¡Cójanlo!: el ritual de la persecución y el golpe


Recién terminábamos de preparar la casa para la Navidad. Armamos el arbolito, el pesebre y decoramos las ventanas, tras el trabajo eléctrico de mi papá para detectar cuál era exactamente la lucecita que fallaba en la extensión. Era 2001.

─ ¡Vamos a la Castellana! ─ gritó mi mamá antes de subir a su cuarto.

Llovía fuerte. Estaba de noche y caía una de esas raras lluvias cartageneras de diciembre. El goteo musicalizaba mi cena en soledad, no porque cenara solo siempre, sino porque ya había pasado la hora y todos estaban en sus habitaciones. Me había sentado en el puesto que daba la espalda a la cocina y, mezclándose con la lluvia, caía el agua de la ducha donde se bañaba Osiris, una señora que trabajaba en mi casa, en San Pedro.

─ ¡Trac, trac! ─ así sonaba el hierro sin aceite de la reja del patio cuando la abrían… y la estaban abriendo. La luz del patio estaba apagada. ─ Osiris, ¿eres tú?─ dije en voz alta, pero no contestó. Así que, despacio, me levanté y me fui a la cocina, que da al patio, para encontrarme de frente con la silueta que se podía medio ver en la penumbra.

─ ¡Ratero, ratero!─ grité con desespero y subí a alertar a mi papá.

No habían pasado cinco minutos, tal vez tres, pero ya estaba armado todo un operativo policial sin policías y los chicos de la cuadra, armados con palos y bates, recorrían las calles en busca del delincuente que, afortunadamente, se asustó tanto como el niño de 11 años con quien se cruzó y salió disparado, volándose los patios y los techos.

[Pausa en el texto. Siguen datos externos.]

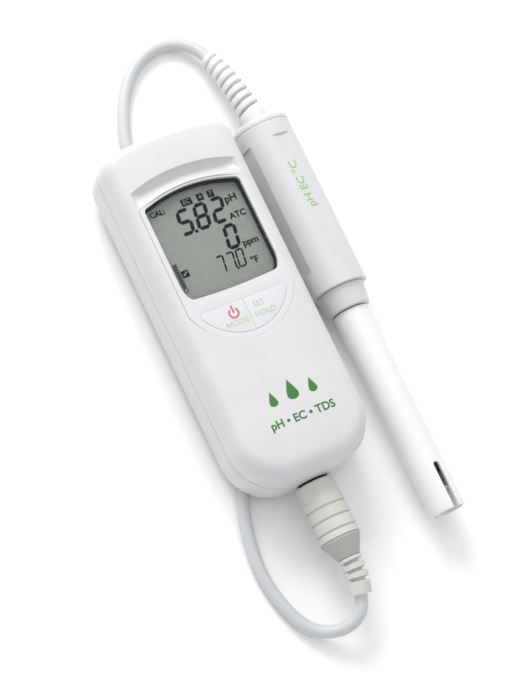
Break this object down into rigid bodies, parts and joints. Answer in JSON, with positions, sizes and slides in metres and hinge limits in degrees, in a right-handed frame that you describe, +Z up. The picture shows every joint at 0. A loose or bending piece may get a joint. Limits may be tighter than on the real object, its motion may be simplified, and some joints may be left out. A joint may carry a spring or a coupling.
{
  "type": "handheld ph, ec and tds meter with cabled probe",
  "caption": "White handheld water-quality meter lying on its cable, with a display, two keys and a cylindrical multi-sensor probe on a cable beside it.",
  "frame": {"origin": "bottom centre of the box round the meter's case and the probe, without the cable and its plug; z = 0 is the surface they lie on", "axes": "+Y along the case towards its head, +X across the case towards the probe, +Z up out of the display"},
  "size_m": [0.0922, 0.2543, 0.0355],
  "materials": {
    "shell": "satin white moulded plastic",
    "gloss": "polished white plastic",
    "key": "matt white key plastic",
    "window": "clear lens",
    "lcd": "grey-green liquid crystal glass",
    "black": "black moulded plastic",
    "rubber": "black rubber",
    "board": "green circuit board",
    "steel": "brushed steel",
    "brass": "gold-flashed brass",
    "battery": "sleeved steel cell",
    "plug": "warm off-white plastic",
    "cone": "grey plastic",
    "sleeve": "warm white plastic",
    "stem": "dark sensor body",
    "glass": "clear sensing glass",
    "ceramic": "porous ceramic",
    "cable": "pale grey cable jacket"
  },
  "bodies": {
    "meter": {"back_shell": "shell", "front_shell": "shell", "case_gasket": "rubber", "case_screw_1": "steel", "case_screw_2": "steel", "case_screw_3": "steel", "case_screw_4": "steel", "display_bezel": "gloss", "display_window": "window", "lcd_frame": "black", "lcd_panel": "lcd", "elastomer_strip_lower": "rubber", "elastomer_strip_upper": "rubber", "main_board": "board", "controller_chip": "black", "mode_switch": "steel", "set_switch": "steel", "battery_1": "battery", "battery_2": "battery", "battery_3": "battery", "contact_plate_lower": "steel", "contact_plate_upper": "steel", "battery_tray": "black", "sensor_socket": "black", "socket_insert": "brass", "sensor_cable_upper": "cable", "sensor_cable_lower": "cable"},
    "mode_button": {"mode_button": "key"},
    "set_button": {"set_button": "key"},
    "battery_door": {"battery_door": "shell"},
    "connector": {"connector_barrel": "plug", "connector_nose": "steel", "connector_insert": "black", "connector_cone": "cone", "connector_strain_relief": "plug"},
    "probe": {"probe_housing": "shell", "probe_cap": "shell", "amplifier_board": "board", "probe_strain_relief": "plug", "probe_collar": "shell", "probe_stem": "stem", "sleeve_seal": "rubber", "ph_bulb": "glass", "ec_electrode_1": "black", "ec_electrode_2": "black", "temperature_sensor": "steel", "reference_junction": "ceramic"},
    "probe_sleeve": {"probe_sleeve": "sleeve"}
  },
  "joints": [
    {"name": "mode_button_press", "type": "slide", "parent": "meter", "child": "mode_button", "axis": [0, 0, -1], "range_m": [0, 0.0006], "stiffness_N_per_m": 400},
    {"name": "set_button_press", "type": "slide", "parent": "meter", "child": "set_button", "axis": [0, 0, -1], "range_m": [0, 0.0006], "stiffness_N_per_m": 400},
    {"name": "battery_door_slide", "type": "slide", "parent": "meter", "child": "battery_door", "axis": [0, 1, 0], "range_m": [0, 0.055]},
    {"name": "connector_pull", "type": "slide", "parent": "meter", "child": "connector", "axis": [0, -1, 0], "range_m": [0, 0.012], "deforming": ["sensor_cable_lower"]},
    {"name": "probe_lift", "type": "slide", "parent": "meter", "child": "probe", "axis": [0, 0, 1], "range_m": [0, 0.03], "deforming": ["sensor_cable_upper"]},
    {"name": "sleeve_pull", "type": "slide", "parent": "probe", "child": "probe_sleeve", "axis": [0, -1, 0], "range_m": [0, 0.09]}
  ]
}
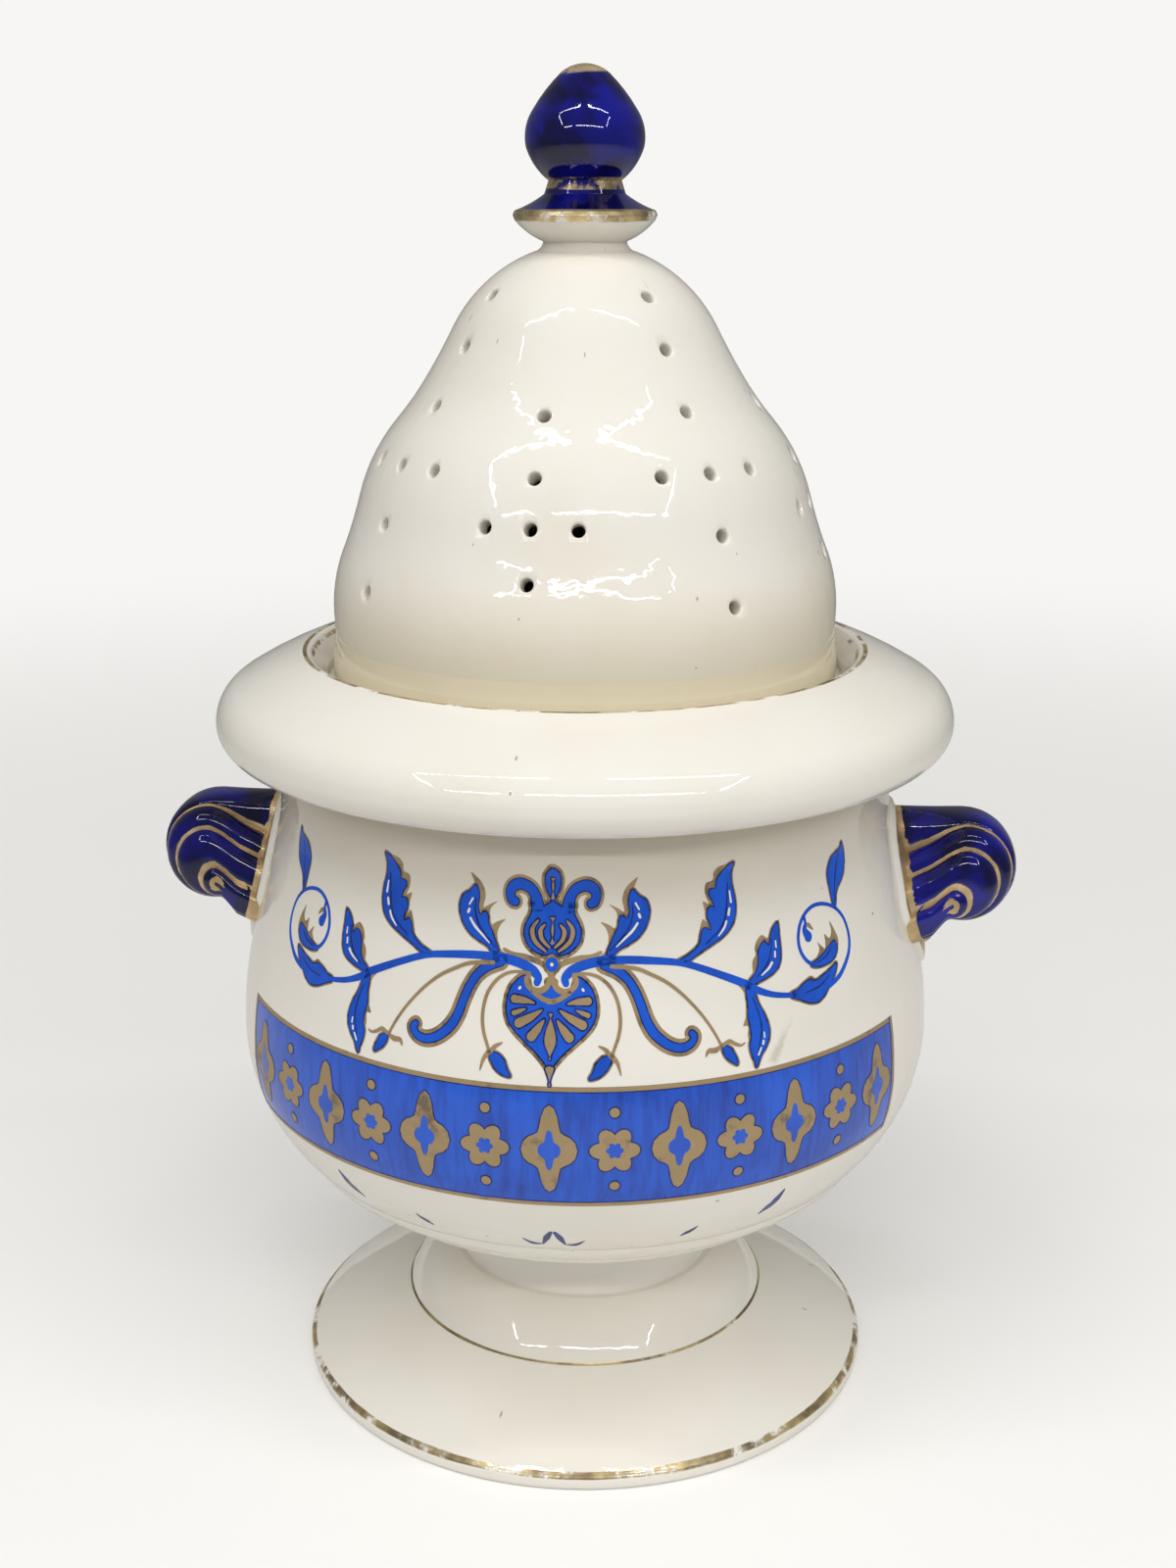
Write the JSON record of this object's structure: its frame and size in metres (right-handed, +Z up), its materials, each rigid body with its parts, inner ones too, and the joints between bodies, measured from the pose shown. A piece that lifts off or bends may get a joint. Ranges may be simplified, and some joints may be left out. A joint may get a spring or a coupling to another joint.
{
  "type": "leech jar",
  "caption": "Footed pottery jar with a bellied bowl, a thick rolled rim, scroll lug handles and a tall bell-shaped cover, pierced with air holes and topped by an acorn knob.",
  "frame": {"origin": "middle of the foot's base, on the plane that the jar stands on", "axes": "+Z up along the jar's axis, +X towards the right handle, -Y towards the decorated front"},
  "size_m": [0.2922, 0.245, 0.44],
  "materials": {
    "glaze": "glossy ivory glaze",
    "cobalt": "glossy deep cobalt glaze",
    "print_blue": "blue printed under the glaze",
    "gilding": "worn gilding on the glaze"
  },
  "bodies": {
    "jar": {"foot_plate": "glaze", "foot_stem": "glaze", "base_moulding": "glaze", "bowl": "glaze", "rim_roll": "glaze", "gallery_ring": "glaze", "handle_leaf_right": "glaze", "handle_leaf_left": "glaze", "handle_scroll_right": "cobalt", "handle_scroll_left": "cobalt"},
    "cover": {"cover_dome": "glaze", "cover_flange": "glaze", "finial_collar": "glaze", "finial_knob": "cobalt"}
  },
  "joints": [
    {"name": "cover_lift", "type": "slide", "parent": "jar", "child": "cover", "axis": [0, 0, 1], "range_m": [0, 0.12]}
  ]
}
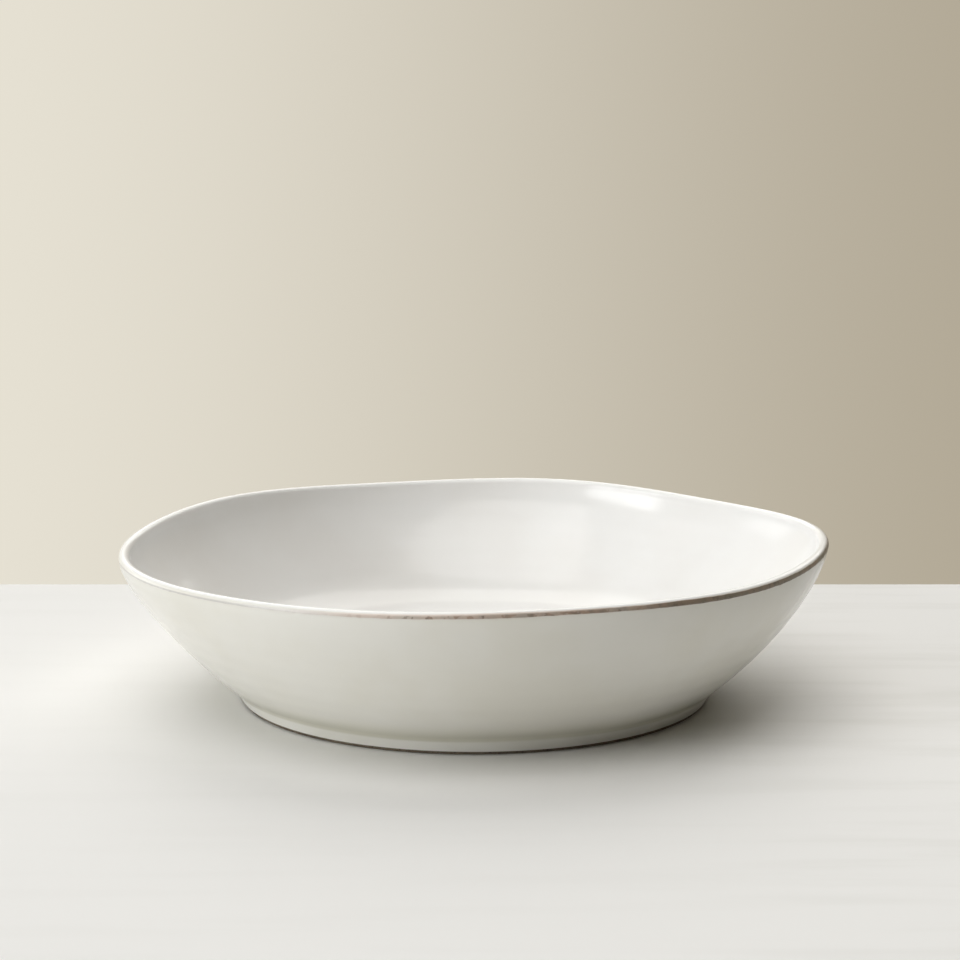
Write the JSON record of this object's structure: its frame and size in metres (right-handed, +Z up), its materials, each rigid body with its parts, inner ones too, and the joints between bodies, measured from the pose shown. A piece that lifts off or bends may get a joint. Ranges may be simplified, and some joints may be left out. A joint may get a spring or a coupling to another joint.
{
  "type": "low bowl",
  "caption": "Low, wide stoneware bowl with a hand-shaped wavy rim, white glaze, a thin brown lip edge and a turned foot ring.",
  "frame": {"origin": "centre of the foot ring, on the surface that the bowl stands on", "axes": "+Z up, +X along the longest width of the rim and to the picture's right, -Y towards the picture's camera"},
  "size_m": [0.242, 0.2363, 0.0559],
  "materials": {
    "white_glaze": "glossy warm white glaze",
    "brown_edge": "thin satin brown glaze break",
    "stoneware": "matt bare fired clay"
  },
  "bodies": {
    "root": {"clay_body": "stoneware", "foot_ring": "stoneware", "base_glaze": "white_glaze", "outer_glaze": "white_glaze", "inner_glaze": "white_glaze", "lip_band": "brown_edge"}
  },
  "joints": []
}
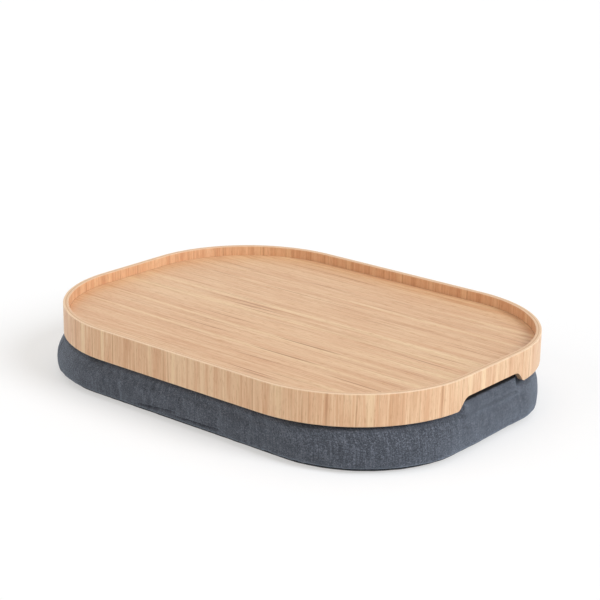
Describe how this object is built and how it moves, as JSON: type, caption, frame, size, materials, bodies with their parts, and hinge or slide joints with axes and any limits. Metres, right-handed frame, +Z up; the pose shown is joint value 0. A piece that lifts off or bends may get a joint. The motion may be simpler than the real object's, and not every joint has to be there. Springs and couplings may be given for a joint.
{
  "type": "lap tray with cushion",
  "caption": "Rounded wooden lap tray with a raised rim and hand grips, on a removable soft fabric cushion with a zip.",
  "frame": {"origin": "on the floor under the middle of the cushion's base", "axes": "+X along the tray's long side, +Y towards the back edge with the zip, +Z up"},
  "size_m": [0.472, 0.345, 0.0725],
  "materials": {
    "rim_face": "satin",
    "rim_ply": "satin",
    "deck_face": "satin",
    "deck_ply": "matte",
    "hook_tape": "matte",
    "loop_tape": "matte",
    "cover_fabric": "matte",
    "base_fabric": "matte",
    "liner_fabric": "matte",
    "beads": "matte",
    "zip_tape": "matte",
    "zip_teeth": "satin",
    "zip_metal": "satin"
  },
  "bodies": {
    "cushion": {"cover_top_panel": "cover_fabric", "cover_side_band": "cover_fabric", "cover_base_panel": "base_fabric", "liner_bag": "liner_fabric", "bead_fill": "beads", "loop_strips": "loop_tape", "zip_tape_upper": "zip_tape", "zip_tape_lower": "zip_tape", "zip_teeth_upper": "zip_teeth", "zip_teeth_lower": "zip_teeth", "zip_end_stops": "zip_metal"},
    "tray": {"rim_core": "rim_ply", "rim_outer_veneer": "rim_face", "rim_inner_veneer_upper": "rim_face", "rim_inner_veneer_lower": "rim_face", "deck_core": "deck_ply", "deck_top_veneer": "deck_face", "deck_bottom_veneer": "deck_face", "hook_strips": "hook_tape"},
    "slider": {"zip_slider": "zip_metal"},
    "pull": {"zip_pull": "zip_metal"}
  },
  "joints": [
    {"name": "tray_lift", "type": "slide", "parent": "cushion", "child": "tray", "axis": [0, 0, 1], "range_m": [0, 0.06]},
    {"name": "zip_run", "type": "slide", "parent": "cushion", "child": "slider", "axis": [-1, 0, 0], "range_m": [0, 0.209]},
    {"name": "pull_swing", "type": "hinge", "parent": "slider", "child": "pull", "pos_m": [0.1045, 0.16725, 0.015], "axis": [0, 0, -1], "range_deg": [0, 170]}
  ]
}
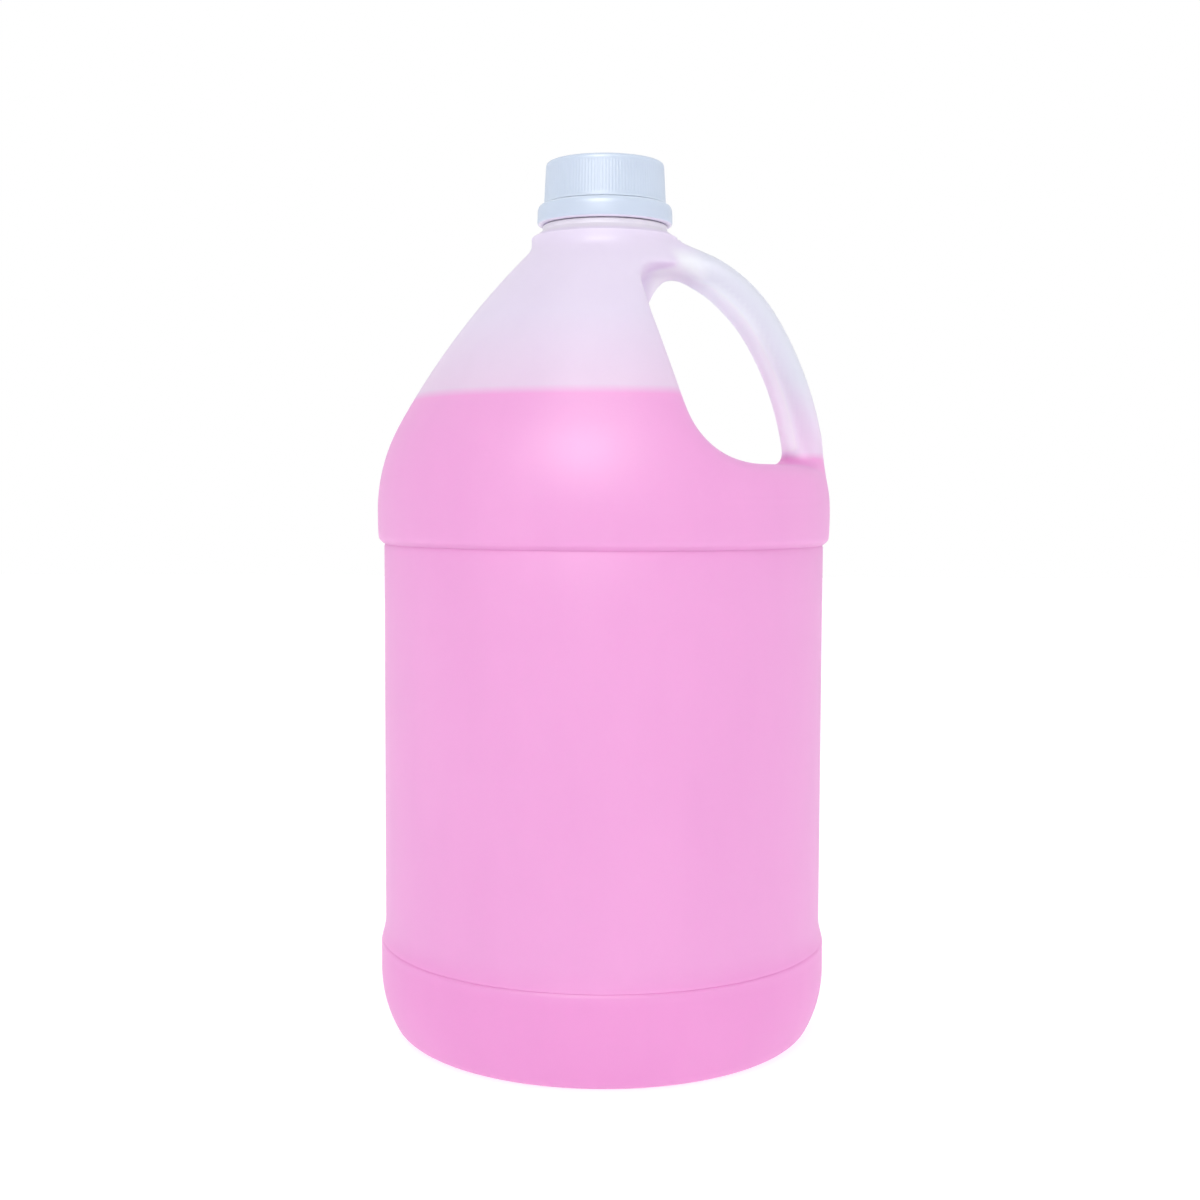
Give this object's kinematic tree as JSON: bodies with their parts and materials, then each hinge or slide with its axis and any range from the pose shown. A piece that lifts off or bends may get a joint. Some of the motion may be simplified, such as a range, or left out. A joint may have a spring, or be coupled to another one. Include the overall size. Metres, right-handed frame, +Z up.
{
  "type": "nail polish remover bottle",
  "caption": "Round handled jug in milky translucent plastic, filled with pink liquid, with a white ribbed screw cap that unscrews from a tamper band.",
  "frame": {"origin": "middle of the base, on the surface the jug stands on", "axes": "+Z up along the jug's axis, the handle lies in the XZ plane towards +X"},
  "size_m": [0.1564, 0.1564, 0.3006],
  "materials": {
    "natural_plastic": "milky translucent blown polyethylene with a soft sheen",
    "pink_liquid": "clear pink liquid",
    "white_plastic": "cool white moulded polypropylene, satin",
    "foam": "closed-cell foam"
  },
  "bodies": {
    "jug": {"bottle": "natural_plastic", "liquid": "pink_liquid", "tamper_band": "white_plastic"},
    "liner": {"liner": "foam"},
    "cap": {"cap": "white_plastic"}
  },
  "joints": [
    {"name": "cap_rise", "type": "slide", "parent": "jug", "child": "liner", "axis": [0, 0, 1], "range_m": [0, 0.0212]},
    {"name": "cap_turn", "type": "hinge", "parent": "liner", "child": "cap", "pos_m": [0, 0, 0.298], "axis": [0, 0, 1], "range_deg": [0, 1800]}
  ],
  "couplings": [
    {"joint": "cap_rise", "follows": "cap_turn", "m_per_rad": 0.00067371}
  ]
}
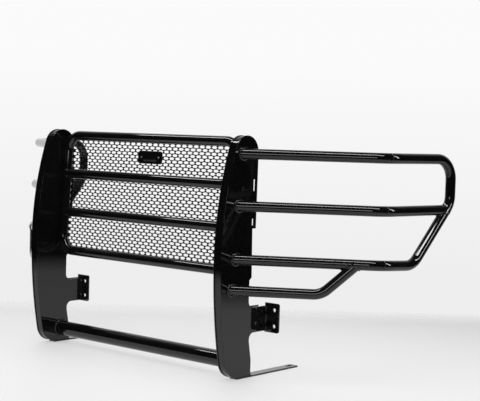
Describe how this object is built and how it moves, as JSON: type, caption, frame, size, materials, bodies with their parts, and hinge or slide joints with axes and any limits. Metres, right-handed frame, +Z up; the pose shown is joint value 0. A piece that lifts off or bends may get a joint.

Cuando hay persecución de rateros como que se alegra la cuadra ─obvio, no─ y se convierte en el evento de la noche, además de la diversión, camuflada en la indignación, y la adrenalina que genera jugar a ser policías y corretear al ladrón. En serio, luego de la persecución del ladrón quedan los vecinos en las calles, más cuando se captura al infortunado que ha fracasado en su asalto.

En otros países, como Argentina, la golpiza a los delincuentes ha encendido las alarmas el último año, de hecho, muchos amigos argentinos han contado con asombro cuando la gente intenta matar a golpes a los ladrones, y la prensa y el establecimiento no dudan en repudiar estos actos contra la vida. En Colombia es distinto, al menos en Cartagena, donde crecí viendo a los vecinos tomar la justicia por mano propia en un intento de enseñar la lección al malo. Es común que un ladrón robe, los vecinos corran tras él, lo agarren, le den una golpiza y llegue la Policía, un rato después ─normalmente tarde, o demasiado tarde─, solo a arrancarles al ladrón de las manos. De hecho, es tan común que ya la gente no solo golpea, sino que quema las motos de los ladrones, hasta el punto en que ahora roban en grupos, en caravana, pareciera, para evitar morir en el intento.

─Ya aquí no roban tanto porque saben que aquí les va a mal─ han dicho varios vecinos participantes del evento de persecución y golpe. Hay casos más emblemáticos, que han contado los más viejos del barrio, como una vez que amarraron al ratero capturado a un poste de luz, le prendieron llantas alrededor y, ahogándose del calor, el tipo recibió trompadas de las personas que hacían una fila. Todo un ritual.

De estos hechos solo recuerdo dos con claridad, seguro que hubo más: aquella noche que di de frente con la silueta y otro de alguna vez que corrí en grupo detrás de un ladrón. Sin duda, el recuerdo más claro es el de pasar meses sin bajar solo al primer piso, menos si ya habían apagado las luces. No sé si aún tenga el trauma. Al ladrón de aquella noche decembrina nadie lo agarró, de pronto solo yo me acuerdo de él, pero hubo versiones que decían que se escondió en la casa de atrás y amenazó a los que estaban dentro. Luego, cuando llegó la turba a preguntar en esa casa, abrió la puerta y dijo ─ya revisamos, aquí no hay nadie─. En todo caso, siempre fue una silueta.